* _Request_:
Write out each line beneath this one exactly as it reads.

* _Given material_:
==================================================
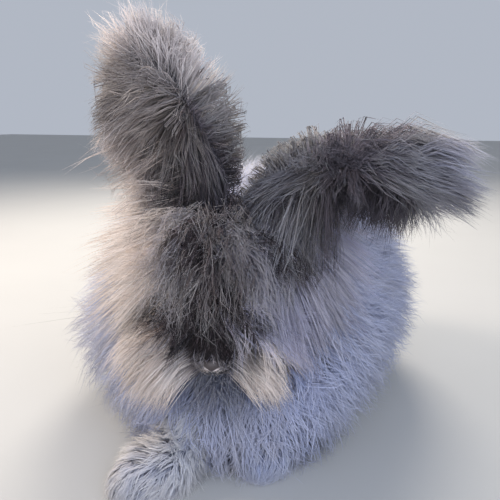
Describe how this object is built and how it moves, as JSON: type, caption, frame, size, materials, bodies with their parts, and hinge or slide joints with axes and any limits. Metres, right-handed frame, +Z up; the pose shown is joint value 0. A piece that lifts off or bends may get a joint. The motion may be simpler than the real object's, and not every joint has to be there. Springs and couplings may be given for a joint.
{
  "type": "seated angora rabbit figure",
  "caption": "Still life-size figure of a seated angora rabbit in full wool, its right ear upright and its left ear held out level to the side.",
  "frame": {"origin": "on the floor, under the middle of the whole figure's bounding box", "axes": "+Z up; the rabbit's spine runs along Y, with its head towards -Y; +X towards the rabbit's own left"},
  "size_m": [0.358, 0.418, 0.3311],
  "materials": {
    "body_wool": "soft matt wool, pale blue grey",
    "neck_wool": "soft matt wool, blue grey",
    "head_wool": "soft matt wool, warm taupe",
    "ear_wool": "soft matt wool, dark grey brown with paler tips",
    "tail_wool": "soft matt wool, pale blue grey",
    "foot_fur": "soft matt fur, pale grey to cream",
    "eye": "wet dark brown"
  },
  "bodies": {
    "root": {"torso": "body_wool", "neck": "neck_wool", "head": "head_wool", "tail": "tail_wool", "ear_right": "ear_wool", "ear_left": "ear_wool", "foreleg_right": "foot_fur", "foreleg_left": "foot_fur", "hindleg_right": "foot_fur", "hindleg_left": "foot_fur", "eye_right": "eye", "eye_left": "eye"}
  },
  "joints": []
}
==================================================
* _Response to this exercise_:
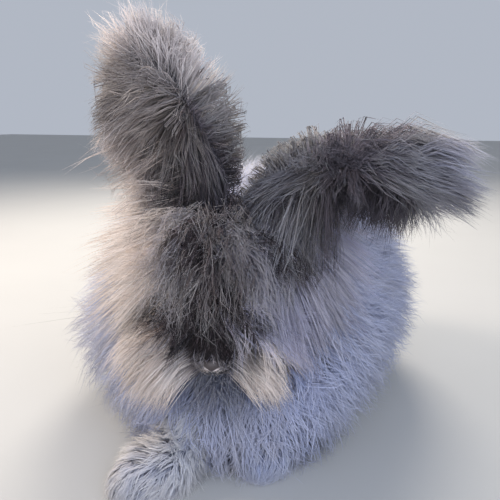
Describe how this object is built and how it moves, as JSON: type, caption, frame, size, materials, bodies with their parts, and hinge or slide joints with axes and any limits. Metres, right-handed frame, +Z up; the pose shown is joint value 0. A piece that lifts off or bends may get a joint. The motion may be simpler than the real object's, and not every joint has to be there. Springs and couplings may be given for a joint.
{
  "type": "seated angora rabbit figure",
  "caption": "Still life-size figure of a seated angora rabbit in full wool, its right ear upright and its left ear held out level to the side.",
  "frame": {"origin": "on the floor, under the middle of the whole figure's bounding box", "axes": "+Z up; the rabbit's spine runs along Y, with its head towards -Y; +X towards the rabbit's own left"},
  "size_m": [0.358, 0.418, 0.3311],
  "materials": {
    "body_wool": "soft matt wool, pale blue grey",
    "neck_wool": "soft matt wool, blue grey",
    "head_wool": "soft matt wool, warm taupe",
    "ear_wool": "soft matt wool, dark grey brown with paler tips",
    "tail_wool": "soft matt wool, pale blue grey",
    "foot_fur": "soft matt fur, pale grey to cream",
    "eye": "wet dark brown"
  },
  "bodies": {
    "root": {"torso": "body_wool", "neck": "neck_wool", "head": "head_wool", "tail": "tail_wool", "ear_right": "ear_wool", "ear_left": "ear_wool", "foreleg_right": "foot_fur", "foreleg_left": "foot_fur", "hindleg_right": "foot_fur", "hindleg_left": "foot_fur", "eye_right": "eye", "eye_left": "eye"}
  },
  "joints": []
}